Purpose : Changes in protein synthesis are inherently linked to retinal ganglion cell (RGC) metabolism and survival. Yet, the specific mechanisms that modify mRNA translation during RGC degeneration are not clear. We have uncovered a pathway linking extracellular induction of the MAPK (mitogen activated protein kinase) ERK to alter translational control in injured RGCs. This signaling is mediated through the activities of MNKs (MAPK interacting serine/threonine kinases), to specifically alter the function of eIF4E (eukaryotic translation initiation factor 4E). eIF4E is a key component of cap-dependent mRNA translation, but exhibits preferences for translating specific subsets of mRNAs in different tissues and contexts. Using next-gen ribosomal profiling (riboseq), we tested whether MAPK-MNK-eIF4E pathway drives altered translation of specific cohorts of mRNAs to impact RGC survival.

Methods : Pharmacologic and genetic tools were used to assess the histological and functional impact of MNK-eIF4E signaling in kainic acid (KA) and intraocular pressure-induced models of RGC degeneration. To determine differentially translated mRNAs, riboseq was performed in retinas of wild-type mice, or a strain containing an eIF4E single amino acid knock-in (KI) that inactivates MNK signaling. Rapid translational changes were assessed following KA injury. Ribosome-protected mRNAs were then purified and sequenced for identification of differentially translated transcripts, followed by informatic and pathways analyses.

Results : In both injury models inhibition of eIF4E signaling was demonstrated to significantly protect RGC survival and function.
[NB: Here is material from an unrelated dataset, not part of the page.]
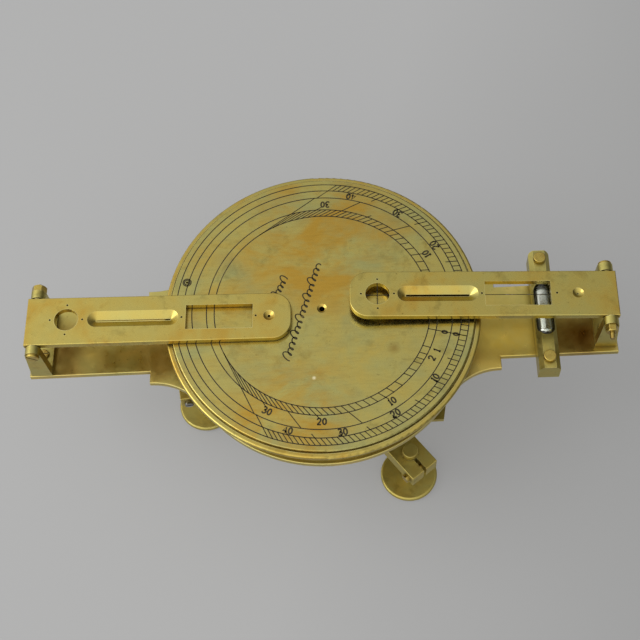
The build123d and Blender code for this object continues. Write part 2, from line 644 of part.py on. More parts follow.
def level_frame():
    """Bar across the arm, with a round-ended opening over the vial."""
    half = LEVEL_W / 2
    body = block(-half, half, -LEVEL_HALF_L, LEVEL_HALF_L, ARM_TOP, LEVEL_TOP)
    ridge = [e for e in body.edges().filter_by(Axis.Y) if e.center().Z > VIAL_Z]
    body = chamfer(ridge, LEVEL_CHAMFER)
    far = [e for e in body.edges().filter_by(Axis.Z) if e.center().Y > LEVEL_HALF_L - 0.1]
    body = fillet(far, 2.0)
    for y in LEVEL_SCREW_Y:
        body -= disc(SCREW_SHANK_R, LEVEL_TOP - 5, LEVEL_TOP + 1, 0, y)
    for y in (-LEVEL_FIXING_Y, LEVEL_FIXING_Y):
        body -= disc(LEVEL_FIXING_R, ARM_TOP - 1, ARM_TOP + 5, 0, y)
    bore = VIAL_R + 0.1
    body -= rod_y(bore, -VIAL_HALF_L - 0.1, VIAL_HALF_L + 0.1, 0, VIAL_Z)
    slot = SlotOverall(2 * VIAL_SHOWN, 2 * bore - 0.02, rotation=90)
    body -= Pos(0, 0, VIAL_Z) * extrude(slot, LEVEL_H)
    return level_place() * body


def level_vial():
    """Sealed glass tube."""
    tube = rod_y(VIAL_R, -VIAL_HALF_L, VIAL_HALF_L, 0, VIAL_Z)
    return level_place() * fillet(tube.edges().filter_by(GeomType.CIRCLE), 1.5)


def level_screws():
    """Cheese-headed screws in the ends of the bar."""
    screws = []
    for y in LEVEL_SCREW_Y:
        head = disc(3.4, LEVEL_TOP, LEVEL_TOP + 2.4, 0, y)
        head = fillet(outer_rim(head, LEVEL_TOP + 2.4, 3.4), 0.5)
        screw = head + disc(SCREW_SHANK_R, LEVEL_TOP - 4.8, LEVEL_TOP + 1, 0, y)
        screws.append(level_place() * screw)
    return screws


def level_fixings():
    """Screws up through the arm into the bar."""
    screws = []
    for y in (-LEVEL_FIXING_Y, LEVEL_FIXING_Y):
        screw = disc(2.1, ARM_BOTTOM - 1.5, ARM_BOTTOM, 0, y)
        screw += disc(LEVEL_FIXING_R, ARM_BOTTOM - 0.5, ARM_TOP + 4.8, 0, y)
        screw -= block(-4, 4, y - 0.35, y + 0.35, ARM_BOTTOM - 2, ARM_BOTTOM - 0.9)
        screws.append(level_place() * screw)
    return screws


os.makedirs("parts", exist_ok=True)

save("tribrach_hub", tribrach_hub())
for name in FOOT_ANGLES:
    save(f"lug_arm_{name}", lug_arm(name))
    save(f"lug_clamp_screw_{name}", lug_clamp_screw(name))
    save(f"foot_screw_{name}", foot_screw(name))
    save(f"foot_pad_{name}", foot_pad(name))
save("axis_pillar", axis_pillar())
save("pillar_screws", *pillar_screws())
save("axis_socket", axis_socket())
save("socket_screws", *socket_screws())
save("retaining_washer", retaining_washer())
save("retaining_nut", retaining_nut())
save("clamp_collar", clamp_collar())
save("arm_pillar", arm_pillar())
save("clamp_screw", clamp_screw())
save("sight_plate", sight_plate())
save("compass_box", compass_box())
save("box_screws", *box_screws())
save("limb_ring", limb_ring())
save("glass_disc", glass_disc())
save("glass_bezel", glass_bezel())
save("lid", lid())
save("dial_plate", dial_plate())
save("degree_ring", degree_ring())
save("pivot_post", pivot_post())
save("compass_needle", compass_needle())
save("needle_cap", needle_cap())
save("needle_lifter", needle_lifter())
save("lifter_bracket", lifter_bracket())
save("lifter_screw", lifter_screw())
for side in HINGE_Y:
    save(f"{side}_hinge_bracket", hinge_bracket(side))
    save(f"{side}_hinge_bolt", hinge_bolt(side))
    save(f"{side}_hinge_nut", hinge_nut(side))
    save(f"{side}_sight_vane", sight_vane(side))
save("bracket_screws", *bracket_screws())
save("right_cross_wires", right_cross_wires())
save("right_window_hair", right_window_hair())
save("level_frame", level_frame())
save("level_vial", level_vial())
save("level_screws", *level_screws())
save("level_fixings", *level_fixings())
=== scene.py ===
import math

import bmesh
import bpy
from mathutils import Matrix, Vector


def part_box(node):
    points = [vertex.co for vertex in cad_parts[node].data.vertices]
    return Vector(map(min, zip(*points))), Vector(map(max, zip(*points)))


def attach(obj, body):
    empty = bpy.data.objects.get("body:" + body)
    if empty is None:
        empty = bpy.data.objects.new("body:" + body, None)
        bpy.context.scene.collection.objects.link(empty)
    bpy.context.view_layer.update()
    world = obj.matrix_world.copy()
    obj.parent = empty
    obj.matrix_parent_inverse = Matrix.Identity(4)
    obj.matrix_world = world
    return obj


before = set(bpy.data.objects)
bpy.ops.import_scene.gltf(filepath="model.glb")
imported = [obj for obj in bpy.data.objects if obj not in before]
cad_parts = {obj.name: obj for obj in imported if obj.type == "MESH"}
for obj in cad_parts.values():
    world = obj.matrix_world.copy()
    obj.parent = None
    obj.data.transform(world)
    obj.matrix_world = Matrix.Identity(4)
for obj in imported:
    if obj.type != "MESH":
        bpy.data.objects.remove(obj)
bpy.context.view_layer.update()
scene = bpy.context.scene


def linear(red, green, blue):
    """Scene-linear colour from 0 to 255 display values."""
    values = []
    for value in (red, green, blue):
        value /= 255
        values.append(value / 12.92 if value <= 0.04045 else ((value + 0.055) / 1.055) ** 2.4)
    return tuple(values)


# ---- sizes and places, in metres -----------------------------------------------------------
MM = 0.001
LID_LOW, LID_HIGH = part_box("lid")
LID_CENTRE = (LID_LOW + LID_HIGH) / 2
LID_TOP = LID_HIGH.z
ARM_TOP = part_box("sight_plate")[1].z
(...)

Ribosomal profiling uncovered injury-related transcripts that were significantly differentially translated in WT retinas after KA treatment, compared to unchallenged controls (p<0.01). Remarkably, of these only 11 of these transcripts were sensitive and specific to ERK-MNK signaling (p<0.01). Informatic analyses identified several pathways involved in neuronal activity.

Conclusions : This work uncovered rapid translational changes in the retina after degenerative injury that are eIF4E-dependent for a subset of genes. This novel area can be further studied to better understand neurodegeneration, and presents an opportunity to selectively fine-tune translation to promote RGC survival and function.

This abstract was presented at the 2024 ARVO Annual Meeting, held in Seattle, WA, May 5-9, 2024.